Vergeven: maken we het ons te makkelijk?

Toen kwam Petrus bij Hem en zei: Here, hoeveel maal zal mijn broeder tegen mij zondigen en moet ik hem vergeven? Tot zevenmaal toe? (Uit Matteüs 18 : 21-35)

Wij willen ons zelf de vraag stellen, of wij iemand kennen uit onze omgeving, die wij een onrecht, dat hij ons aandeed, niet hebben vergeven, iemand, van wie wij ons boos hebben afgewend, misschien niet openlijk, maar in verzwegen bitterheid met de gedachte: dat kan ik niet meer verdragen, met deze man kan ik geen omgang meer hebben.

Of zouden wij zo onachtzaam zijn, dat wij zeggen: zo iemand ken ik niet?

Laten de andere mensen ons zo onverschillig, dat wij eigenlijk helemaal niet weten, of onze verstandhouding met hen nu wél of niet goed is; dat wij niet weten, of niet eenmaal de een na de ander zal opstaan en ons aanklagen: van mij ben je kwaad weggegaan — met mij heb je de omgang verbroken – ik was je onsympathiek en je wendde je van mij af – ik deed je eens pijn en je liet mij alleen en ik kon je niet terugvinden – ik heb je vaak gezocht en je ging mij uit de weg — wij hebben nooit meer openhartig met elkaar gesproken, en ik vroeg toch niets meer dan dat je mij zou vergeven, en je hebt me nooit kunnen vergeven?

En in dat uur zullen al deze aanklachten zich samenballen tot één luide, dreigende, verschrikkelijke stem, die ons tegenroept: je bent een hardvochtig mens geweest – al je beminnelijkheid helpt je niets, je was hardvochtig en trots en koud als een steen, je gaf niets om ons, je had een hekel aan ons (1), je hebt nooit geweten, wat vergiffenis betekent, wat een weldaad het is voor wie haar geschonken krijgt en welk een bevrijding, voor wie ze schenkt. Jij was steeds weer een hard mens.

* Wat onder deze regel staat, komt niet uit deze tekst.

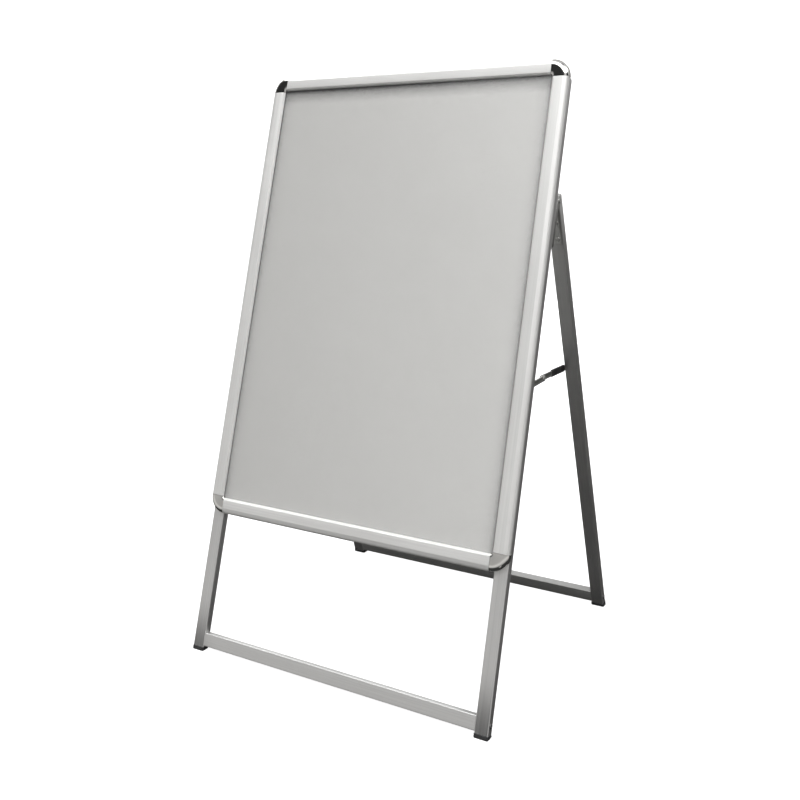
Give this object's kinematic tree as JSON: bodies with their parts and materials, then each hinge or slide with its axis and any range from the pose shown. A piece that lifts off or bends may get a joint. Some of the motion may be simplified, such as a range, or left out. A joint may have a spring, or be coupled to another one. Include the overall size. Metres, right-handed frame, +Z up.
{
  "type": "sandwich board",
  "caption": "Folding sandwich board with a snap-open poster frame on tube legs; the rear legs hinge behind the frame and two jointed stays hold them apart.",
  "frame": {"origin": "middle of the footprint of the four feet, at floor level", "axes": "+X to the right seen from the poster side, +Y towards the rear legs, +Z up"},
  "size_m": [0.64, 0.5902, 1.1081],
  "materials": {
    "rail_aluminium": "satin anodised",
    "corner_chrome": "polished",
    "front_leg_paint": "satin grey",
    "rear_leg_paint": "satin dark grey",
    "zinc_steel": "zinc plated",
    "spring_steel": "bare spring steel",
    "backing": "matt grey sheet",
    "poster": "blank paper",
    "clear_sheet": "clear anti-glare plastic",
    "grey_plastic": "moulded",
    "black_plastic": "moulded"
  },
  "bodies": {
    "front_panel": {"base_rail_bottom": "rail_aluminium", "base_rail_right": "rail_aluminium", "base_rail_top": "rail_aluminium", "base_rail_left": "rail_aluminium", "corner_bottom_right": "corner_chrome", "corner_bottom_left": "corner_chrome", "corner_top_right": "corner_chrome", "corner_top_left": "corner_chrome", "corner_keys": "zinc_steel", "corner_screws": "zinc_steel", "snap_springs": "spring_steel", "backing_panel": "backing", "poster_sheet": "poster", "clear_cover": "clear_sheet", "front_leg_right": "front_leg_paint", "front_leg_left": "front_leg_paint", "front_crossbar": "front_leg_paint", "frame_rivets": "zinc_steel", "foot_front_right": "black_plastic", "foot_front_left": "black_plastic", "top_plug_front_right": "grey_plastic", "top_plug_front_left": "grey_plastic", "front_crossbar_screws": "zinc_steel", "hinge_bracket_right": "zinc_steel", "hinge_bracket_left": "zinc_steel", "hinge_pin_right": "zinc_steel", "hinge_pin_left": "zinc_steel", "bracket_rivets": "zinc_steel", "stay_pivot_right": "zinc_steel", "stay_pivot_left": "zinc_steel"},
    "rear_stand": {"rear_leg_right": "rear_leg_paint", "rear_leg_left": "rear_leg_paint", "rear_crossbar": "rear_leg_paint", "foot_rear_right": "black_plastic", "foot_rear_left": "black_plastic", "top_plug_rear_right": "grey_plastic", "top_plug_rear_left": "grey_plastic", "rear_crossbar_screws": "zinc_steel", "hinge_leaf_right": "rear_leg_paint", "hinge_leaf_left": "rear_leg_paint", "leaf_rivets": "zinc_steel"},
    "cover_bottom": {"snap_cover_bottom": "rail_aluminium"},
    "cover_right": {"snap_cover_right": "rail_aluminium"},
    "cover_top": {"snap_cover_top": "rail_aluminium"},
    "cover_left": {"snap_cover_left": "rail_aluminium"},
    "front_link_right": {"stay_front_link_right": "zinc_steel", "stay_knee_rivet_right": "zinc_steel"},
    "front_link_left": {"stay_front_link_left": "zinc_steel", "stay_knee_rivet_left": "zinc_steel"},
    "rear_link_right": {"stay_rear_link_right": "zinc_steel", "stay_end_rivet_right": "zinc_steel", "stay_sleeve_right": "black_plastic"},
    "rear_link_left": {"stay_rear_link_left": "zinc_steel", "stay_end_rivet_left": "zinc_steel", "stay_sleeve_left": "black_plastic"}
  },
  "joints": [
    {"name": "rear_stand_fold", "type": "hinge", "parent": "front_panel", "child": "rear_stand", "pos_m": [0, -0.01167, 0.86313], "axis": [-1, 0, 0], "range_deg": [0, 34.6]},
    {"name": "cover_bottom_snap", "type": "hinge", "parent": "front_panel", "child": "cover_bottom", "pos_m": [0, -0.22228, 0.25955], "axis": [1, 0, 0], "range_deg": [0, 90]},
    {"name": "cover_right_snap", "type": "hinge", "parent": "front_panel", "child": "cover_right", "pos_m": [0.3176, -0.09627, 0.68227], "axis": [0, 0.2857, 0.9583], "range_deg": [0, 90]},
    {"name": "cover_top_snap", "type": "hinge", "parent": "front_panel", "child": "cover_top", "pos_m": [0, 0.02975, 1.10498], "axis": [-1, 0, 0], "range_deg": [0, 90]},
    {"name": "cover_left_snap", "type": "hinge", "parent": "front_panel", "child": "cover_left", "pos_m": [-0.3176, -0.09627, 0.68227], "axis": [0, -0.2857, -0.9583], "range_deg": [0, 90]},
    {"name": "stay_front_pivot_right", "type": "hinge", "parent": "front_panel", "child": "front_link_right", "pos_m": [0.29015, -0.12519, 0.5401], "axis": [1, 0, 0], "range_deg": [0, 63.95]},
    {"name": "stay_knee_right", "type": "hinge", "parent": "front_link_right", "child": "rear_link_right", "pos_m": [0.28585, -0.00786, 0.54478], "axis": [-1, 0, 0], "range_deg": [0, 160.92]},
    {"name": "stay_front_pivot_left", "type": "hinge", "parent": "front_panel", "child": "front_link_left", "pos_m": [-0.29015, -0.12519, 0.5401], "axis": [1, 0, 0], "range_deg": [0, 63.95]},
    {"name": "stay_knee_left", "type": "hinge", "parent": "front_link_left", "child": "rear_link_left", "pos_m": [-0.28585, -0.00786, 0.54478], "axis": [-1, 0, 0], "range_deg": [0, 160.92]}
  ],
  "couplings": [
    {"joint": "stay_front_pivot_right", "follows": "rear_stand_fold", "ratio": 1.848},
    {"joint": "stay_knee_right", "follows": "rear_stand_fold", "ratio": 4.6507},
    {"joint": "stay_front_pivot_left", "follows": "rear_stand_fold", "ratio": 1.848},
    {"joint": "stay_knee_left", "follows": "rear_stand_fold", "ratio": 4.6507}
  ]
}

Wij maken het ons zo gemakkelijk, wanneer het om de ander gaat. Wij denken dat wij iemand wel vergeven hebben als we geen slechte gedachten over hem koesteren. En wij zien helemaal over het hoofd, dat wij niet het goede met hem voorhebben.

En vergeven kon wel eens betekenen alleen maar
het goede met iemand voorhebben
,

zijn last op onze schouders nemen, waar wij maar kunnen. En dat gaan wij juist uit de weg, wij nemen de lasten van de ander niet op ons, maar blijven naast hem lopen en raken aan zijn (ons! -AJ) zwijgen gewend.

Bron tekst: Bonhoeffer Brevier – “Over het vergeven” – “Hoe ver gaat onze interesse voor de ander?” (28 september) – ©1968 Ten Have b.v. Baarn, Vijfde druk 1978

Opgemerkt AJ:
(1) Er staat niet voor niets “ons”, want iemand niet vergeven betreft nooit alleen die éne aan wie vergiffenis geschonken dient te worden, maar zeker ook de mensen die dicht bij die betreffende persoon leven en het raakt uiteindelijk ook heel het samenleven van broeders en zusters in de gemeente(n)  van Jezus Christus. Jezus leerde ons dan ook bidden: vergeef ons onze schulden, gelijk ook wij vergeven hen die ons iets schuldig zijn…
NB. Wij mogen dan ook niet moe worden om elkaar altijd weer te onderwijzen over en stimuleren tot elkaar vergiffenis en aanvaarding en daarmee Gods liefde te schenken!

(…) 3 U die ons ​bidden​ hoort – tot u komt de sterveling.
4 Worden onze(!)zonden​ mij te zwaar, u neemt weg wat wij(!) misdeden.